**Written task**: Repeat the entire listing exactly.

**Data**:
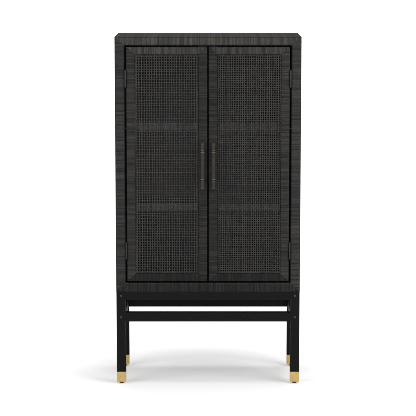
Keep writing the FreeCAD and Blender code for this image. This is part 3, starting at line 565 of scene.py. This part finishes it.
def bound_all_round(name, width, deep, length, slopes, to_place, shade, seed):
    """A frame member bound on all four sides, as dark at its edges as on its faces."""
    corners = [(width, deep), (width, 0), (0, 0), (0, deep)]
    path, outward = rounded_path(corners, [DOOR_ROUND] * 4, DOOR_SPACING, closed=True)
    ribbed = np.ones(len(path))
    painted_shading = np.zeros(len(path))
    return wound_member(name, path, outward, ribbed, painted_shading, length, slopes, to_place, shade, seed)


for name in ("left_door_stiles", "right_door_stiles"):
    finish_node(name, upright_board)
for side in ("left", "right"):
    finish_node(f"{side}_door_rails", level_board)
    finish_node(f"{side}_door_cross_rails", level_board)

openings = {}
for side in ("left", "right"):
    low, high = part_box(f"{side}_door_cord_wrap")
    panel_low, panel_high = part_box(f"{side}_door_woven_panel")
    rail_low, rail_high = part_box(f"{side}_door_cross_rails")
    tuck = rail_low.x - panel_low.x
    openings[side] = (rail_low.x, rail_high.x, panel_low.z + tuck, panel_high.z - tuck, tuck)
    widths = {"left": rail_low.x - low.x, "right": high.x - rail_high.x,
              "top": high.z - panel_high.z + tuck, "bottom": panel_low.z + tuck - low.z}
    places = ring_places(low, high)
    for number, member in enumerate(RING):
        length = high.z - low.z if member in ("left", "right") else high.x - low.x
        piece = bound_all_round(f"{side}_door_{member}_cord", widths[member], high.y - low.y, length,
                                mitre_slopes(widths, number), places[member],
                                DOOR_PAINTED_LIGHT_LEVELS[side][member], seed=DOOR_SEEDS[side] + number)
        piece.data.materials.append(case_cord)
        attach(piece, f"{side}_door")
        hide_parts(f"{side}_door_cord_wrap")
    for number, (rail_bottom, rail_top) in enumerate(spans_of(f"{side}_door_cross_rails")):
        sleeve_low = (rail_low.x, rail_low.y - CORD_LAYER, rail_bottom - CORD_LAYER)
        sleeve_high = (rail_high.x, rail_high.y + CORD_LAYER, rail_top + CORD_LAYER)
        piece = bound_all_round(f"{side}_door_cross_rail_{number + 1}_cord", sleeve_high[2] - sleeve_low[2],
                                sleeve_high[1] - sleeve_low[1], rail_high.x - rail_low.x, [0, 0],
                                ring_places(sleeve_low, sleeve_high)["top"], CROSS_RAIL_SHADE,
                                seed=CROSS_RAIL_SEEDS[side] + number)
        piece.data.materials.append(rail_cord_painted_light)
        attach(piece, f"{side}_door")
        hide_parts(f"{side}_door_cord_wrap")

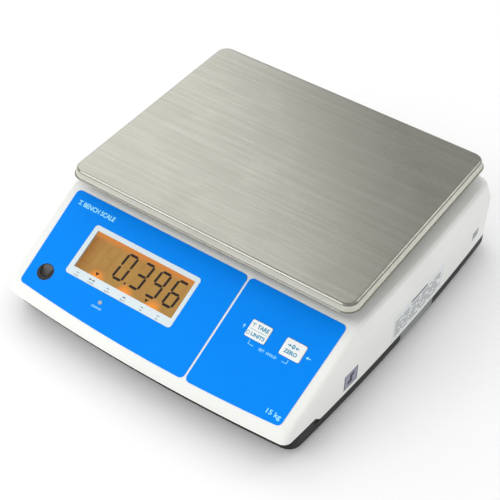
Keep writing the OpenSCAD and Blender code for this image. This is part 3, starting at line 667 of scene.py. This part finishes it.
def lettering(words, x, s, width, cap, n, bold=0.0):
    """Generic words as a thin raised print, centred on the panel at (x, s)."""
    idle()
    bpy.ops.object.text_add()
    text = bpy.context.object
    text.data.body = words
    text.data.offset = bold
    text.data.resolution_u = 3
    take(text)
    bpy.ops.object.convert(target="MESH")
    text = bpy.context.object
    co = [v.co for v in text.data.vertices]
    lo = Vector((min(c.x for c in co), min(c.y for c in co), 0))
    hi = Vector((max(c.x for c in co), max(c.y for c in co), 0))
    size = hi - lo
    scale = Matrix.Diagonal((width * mm / size.x, cap * mm / size.y, 1, 1))
    place(text, scale @ Matrix.Translation(-(lo + hi) / 2))
    apply(text, "SOLIDIFY", thickness=ink * mm, offset=1)
    return place(text, panel @ Matrix.Translation((x * mm, -s * mm, n * mm)))


def stroke(points, n, thick=ink):
    """A flat printed shape from its corners (x, s), given a thickness of ink."""
    shape = start("circle", "stroke", vertices=len(points), radius=1 * mm, fill_type="NGON")
    edit(shape, "VERT")
    mesh = bmesh.from_edit_mesh(shape.data)
    mesh.verts.ensure_lookup_table()
    for v, (x, s) in zip(list(mesh.verts), points):
        v.co = Vector((x * mm, -s * mm, 0))
    mesh.normal_update()
    bmesh.update_edit_mesh(shape.data)
    bpy.ops.mesh.select_all(action="SELECT")
    if list(mesh.faces)[0].normal.z < 0:
        bpy.ops.mesh.flip_normals()
    idle()
    apply(shape, "SOLIDIFY", thickness=thick * mm, offset=1)
    return place(shape, panel @ Matrix.Translation((0, 0, n * mm)))


def line(x0, s0, x1, s1, w, n):
    """A printed line of width w."""
    d = Vector((x1 - x0, s1 - s0)).normalized() * w / 2
    return stroke([(x0 - d.y, s0 + d.x), (x1 - d.y, s1 + d.x), (x1 + d.y, s1 - d.x),
                   (x0 + d.y, s0 - d.x)], n)


def circle_points(x, s, r, count):
    turns = [2 * math.pi * k / count for k in range(count)]
    return [(x + r * math.cos(a), s + r * math.sin(a)) for a in turns]


# Print on the film and on the keycaps starts at these heights above the film.
face, top = 0.01, 0.71
print_marks = [
    lettering("BENCH SCALE", -110.0, 10.7, 35, 4.6, face, bold=0.03),
    lettering("15 kg", 127.2, 92.2, 13.6, 5.6, face, bold=0.015),
    lettering("CHARGE", -58.8, 86.3, 10, 1.8, face, bold=0.02),
    lettering("SET  HOLD", 95.2, 51.1, 17.2, 2.3, face, bold=0.02),
    line(76.1, 47.8, 76.1, 51.3, 0.45, face), line(76.1, 51.2, 81.4, 51.2, 0.45, face),
    line(113.6, 47.8, 113.6, 51.3, 0.45, face), line(113.6, 51.2, 109.0, 51.2, 0.45, face),
    stroke([(63.6, 39.4), (66.2, 39.4), (64.9, 37.6)], face),
    line(64.9, 39.2, 64.9, 41.3, 0.6, face),
    stroke([(127.2, 37.5), (127.2, 40.3), (124.9, 38.9)], face),
    line(127, 38.9, 129.4, 38.9, 0.7, face),
]
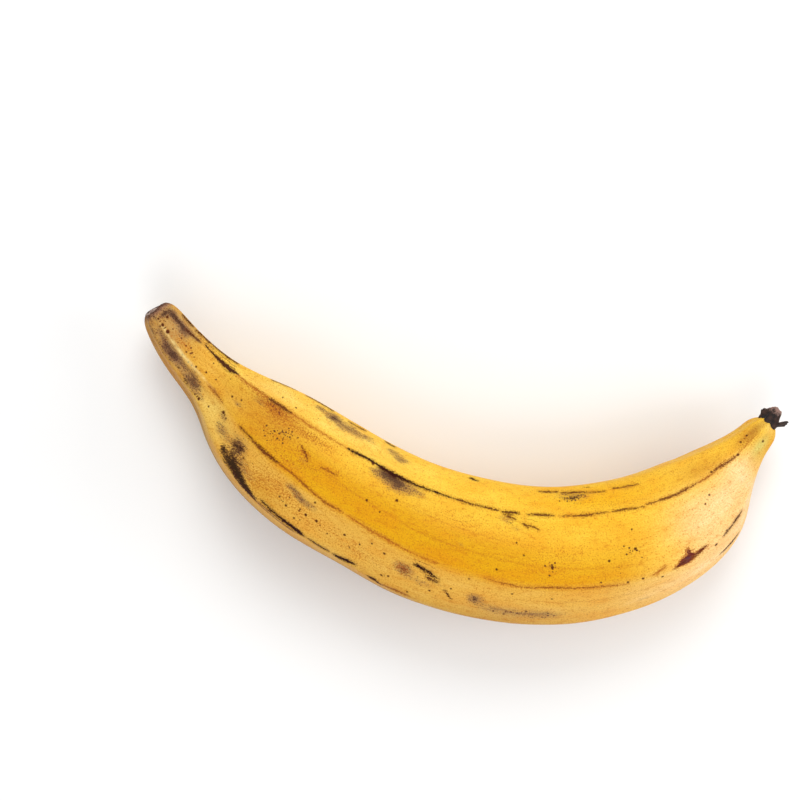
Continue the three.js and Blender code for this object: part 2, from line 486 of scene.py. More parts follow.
class NodeSheet:
    """A short hand for writing one material's shader nodes."""

    def __init__(self, name: str) -> None:
        """Makes an empty material with an output and a Principled shader."""
        self.material = bpy.data.materials.new(name)
        self.material.use_nodes = True
        self.tree = self.material.node_tree
        self.tree.nodes.clear()
        self.shader = self.tree.nodes.new("ShaderNodeBsdfPrincipled")
        out = self.tree.nodes.new("ShaderNodeOutputMaterial")
        self.tree.links.new(self.shader.outputs[0], out.inputs[0])

    def join(self, source: Input, socket: bpy.types.NodeSocket) -> None:
        """Links an output to an input, or sets the input to a plain value.

        Args:
            source: an output, a number, or three numbers for a colour or vector.
            socket: the input.
        """
        if isinstance(source, Value):
            self.tree.links.new(source.socket, socket)
        elif socket.type == "RGBA":
            socket.default_value = (*source, 1.0)
        else:
            socket.default_value = source

    def node(self, kind: str, inputs: dict[int | str, Input], **options: str) -> bpy.types.Node:
        """Makes a shader node.

        Args:
            kind: its type, without the ShaderNode that every type begins with.
            inputs: what goes into its sockets, by their numbers or names.
            options: its own settings.

        Returns:
            The new node.
        """
        made = self.tree.nodes.new("ShaderNode" + kind)
        for name, choice in options.items():
            setattr(made, name, choice)
        for socket, source in inputs.items():
            self.join(source, made.inputs[socket])
        return made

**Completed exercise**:
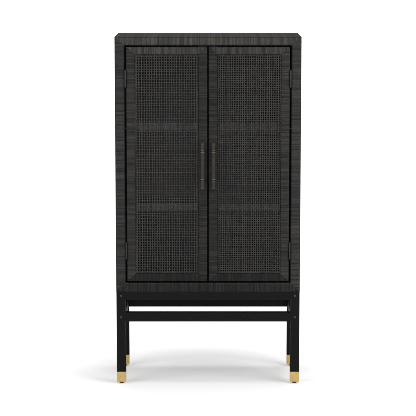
Keep writing the FreeCAD and Blender code for this image. This is part 3, starting at line 565 of scene.py. This part finishes it.
def bound_all_round(name, width, deep, length, slopes, to_place, shade, seed):
    """A frame member bound on all four sides, as dark at its edges as on its faces."""
    corners = [(width, deep), (width, 0), (0, 0), (0, deep)]
    path, outward = rounded_path(corners, [DOOR_ROUND] * 4, DOOR_SPACING, closed=True)
    ribbed = np.ones(len(path))
    painted_shading = np.zeros(len(path))
    return wound_member(name, path, outward, ribbed, painted_shading, length, slopes, to_place, shade, seed)


for name in ("left_door_stiles", "right_door_stiles"):
    finish_node(name, upright_board)
for side in ("left", "right"):
    finish_node(f"{side}_door_rails", level_board)
    finish_node(f"{side}_door_cross_rails", level_board)

openings = {}
for side in ("left", "right"):
    low, high = part_box(f"{side}_door_cord_wrap")
    panel_low, panel_high = part_box(f"{side}_door_woven_panel")
    rail_low, rail_high = part_box(f"{side}_door_cross_rails")
    tuck = rail_low.x - panel_low.x
    openings[side] = (rail_low.x, rail_high.x, panel_low.z + tuck, panel_high.z - tuck, tuck)
    widths = {"left": rail_low.x - low.x, "right": high.x - rail_high.x,
              "top": high.z - panel_high.z + tuck, "bottom": panel_low.z + tuck - low.z}
    places = ring_places(low, high)
    for number, member in enumerate(RING):
        length = high.z - low.z if member in ("left", "right") else high.x - low.x
        piece = bound_all_round(f"{side}_door_{member}_cord", widths[member], high.y - low.y, length,
                                mitre_slopes(widths, number), places[member],
                                DOOR_PAINTED_LIGHT_LEVELS[side][member], seed=DOOR_SEEDS[side] + number)
        piece.data.materials.append(case_cord)
        attach(piece, f"{side}_door")
        hide_parts(f"{side}_door_cord_wrap")
    for number, (rail_bottom, rail_top) in enumerate(spans_of(f"{side}_door_cross_rails")):
        sleeve_low = (rail_low.x, rail_low.y - CORD_LAYER, rail_bottom - CORD_LAYER)
        sleeve_high = (rail_high.x, rail_high.y + CORD_LAYER, rail_top + CORD_LAYER)
        piece = bound_all_round(f"{side}_door_cross_rail_{number + 1}_cord", sleeve_high[2] - sleeve_low[2],
                                sleeve_high[1] - sleeve_low[1], rail_high.x - rail_low.x, [0, 0],
                                ring_places(sleeve_low, sleeve_high)["top"], CROSS_RAIL_SHADE,
                                seed=CROSS_RAIL_SEEDS[side] + number)
        piece.data.materials.append(rail_cord_painted_light)
        attach(piece, f"{side}_door")
        hide_parts(f"{side}_door_cord_wrap")

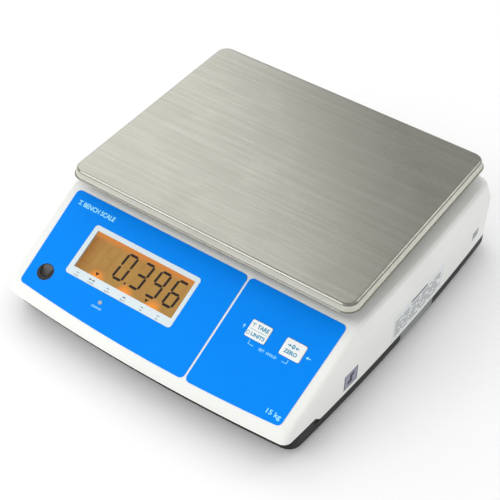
Keep writing the OpenSCAD and Blender code for this image. This is part 3, starting at line 667 of scene.py. This part finishes it.
def lettering(words, x, s, width, cap, n, bold=0.0):
    """Generic words as a thin raised print, centred on the panel at (x, s)."""
    idle()
    bpy.ops.object.text_add()
    text = bpy.context.object
    text.data.body = words
    text.data.offset = bold
    text.data.resolution_u = 3
    take(text)
    bpy.ops.object.convert(target="MESH")
    text = bpy.context.object
    co = [v.co for v in text.data.vertices]
    lo = Vector((min(c.x for c in co), min(c.y for c in co), 0))
    hi = Vector((max(c.x for c in co), max(c.y for c in co), 0))
    size = hi - lo
    scale = Matrix.Diagonal((width * mm / size.x, cap * mm / size.y, 1, 1))
    place(text, scale @ Matrix.Translation(-(lo + hi) / 2))
    apply(text, "SOLIDIFY", thickness=ink * mm, offset=1)
    return place(text, panel @ Matrix.Translation((x * mm, -s * mm, n * mm)))


def stroke(points, n, thick=ink):
    """A flat printed shape from its corners (x, s), given a thickness of ink."""
    shape = start("circle", "stroke", vertices=len(points), radius=1 * mm, fill_type="NGON")
    edit(shape, "VERT")
    mesh = bmesh.from_edit_mesh(shape.data)
    mesh.verts.ensure_lookup_table()
    for v, (x, s) in zip(list(mesh.verts), points):
        v.co = Vector((x * mm, -s * mm, 0))
    mesh.normal_update()
    bmesh.update_edit_mesh(shape.data)
    bpy.ops.mesh.select_all(action="SELECT")
    if list(mesh.faces)[0].normal.z < 0:
        bpy.ops.mesh.flip_normals()
    idle()
    apply(shape, "SOLIDIFY", thickness=thick * mm, offset=1)
    return place(shape, panel @ Matrix.Translation((0, 0, n * mm)))


def line(x0, s0, x1, s1, w, n):
    """A printed line of width w."""
    d = Vector((x1 - x0, s1 - s0)).normalized() * w / 2
    return stroke([(x0 - d.y, s0 + d.x), (x1 - d.y, s1 + d.x), (x1 + d.y, s1 - d.x),
                   (x0 + d.y, s0 - d.x)], n)


def circle_points(x, s, r, count):
    turns = [2 * math.pi * k / count for k in range(count)]
    return [(x + r * math.cos(a), s + r * math.sin(a)) for a in turns]


# Print on the film and on the keycaps starts at these heights above the film.
face, top = 0.01, 0.71
print_marks = [
    lettering("BENCH SCALE", -110.0, 10.7, 35, 4.6, face, bold=0.03),
    lettering("15 kg", 127.2, 92.2, 13.6, 5.6, face, bold=0.015),
    lettering("CHARGE", -58.8, 86.3, 10, 1.8, face, bold=0.02),
    lettering("SET  HOLD", 95.2, 51.1, 17.2, 2.3, face, bold=0.02),
    line(76.1, 47.8, 76.1, 51.3, 0.45, face), line(76.1, 51.2, 81.4, 51.2, 0.45, face),
    line(113.6, 47.8, 113.6, 51.3, 0.45, face), line(113.6, 51.2, 109.0, 51.2, 0.45, face),
    stroke([(63.6, 39.4), (66.2, 39.4), (64.9, 37.6)], face),
    line(64.9, 39.2, 64.9, 41.3, 0.6, face),
    stroke([(127.2, 37.5), (127.2, 40.3), (124.9, 38.9)], face),
    line(127, 38.9, 129.4, 38.9, 0.7, face),
]
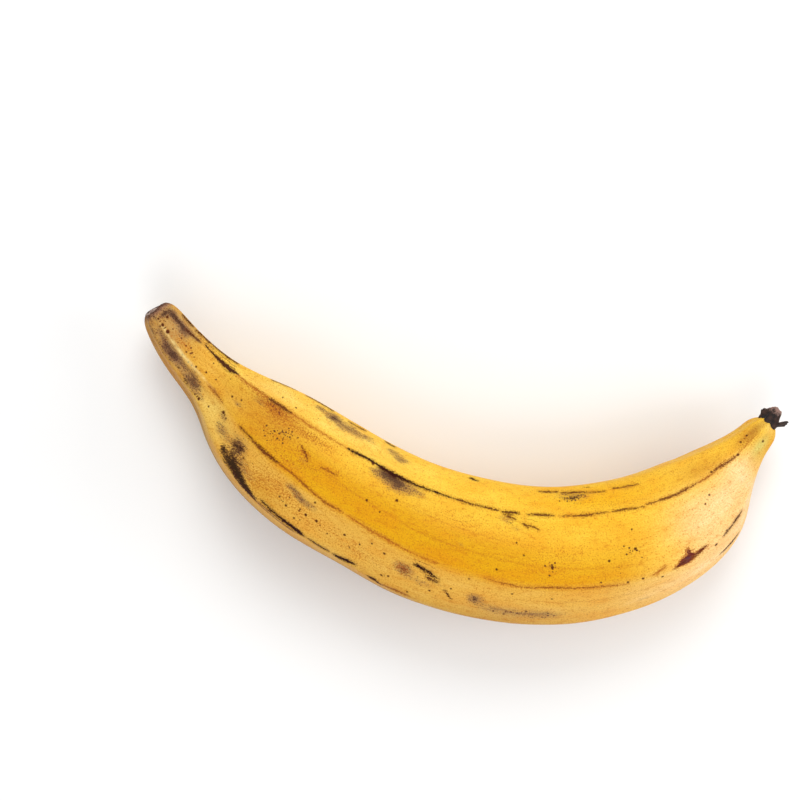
Continue the three.js and Blender code for this object: part 2, from line 486 of scene.py. More parts follow.
class NodeSheet:
    """A short hand for writing one material's shader nodes."""

    def __init__(self, name: str) -> None:
        """Makes an empty material with an output and a Principled shader."""
        self.material = bpy.data.materials.new(name)
        self.material.use_nodes = True
        self.tree = self.material.node_tree
        self.tree.nodes.clear()
        self.shader = self.tree.nodes.new("ShaderNodeBsdfPrincipled")
        out = self.tree.nodes.new("ShaderNodeOutputMaterial")
        self.tree.links.new(self.shader.outputs[0], out.inputs[0])

    def join(self, source: Input, socket: bpy.types.NodeSocket) -> None:
        """Links an output to an input, or sets the input to a plain value.

        Args:
            source: an output, a number, or three numbers for a colour or vector.
            socket: the input.
        """
        if isinstance(source, Value):
            self.tree.links.new(source.socket, socket)
        elif socket.type == "RGBA":
            socket.default_value = (*source, 1.0)
        else:
            socket.default_value = source

    def node(self, kind: str, inputs: dict[int | str, Input], **options: str) -> bpy.types.Node:
        """Makes a shader node.

        Args:
            kind: its type, without the ShaderNode that every type begins with.
            inputs: what goes into its sockets, by their numbers or names.
            options: its own settings.

        Returns:
            The new node.
        """
        made = self.tree.nodes.new("ShaderNode" + kind)
        for name, choice in options.items():
            setattr(made, name, choice)
        for socket, source in inputs.items():
            self.join(source, made.inputs[socket])
        return made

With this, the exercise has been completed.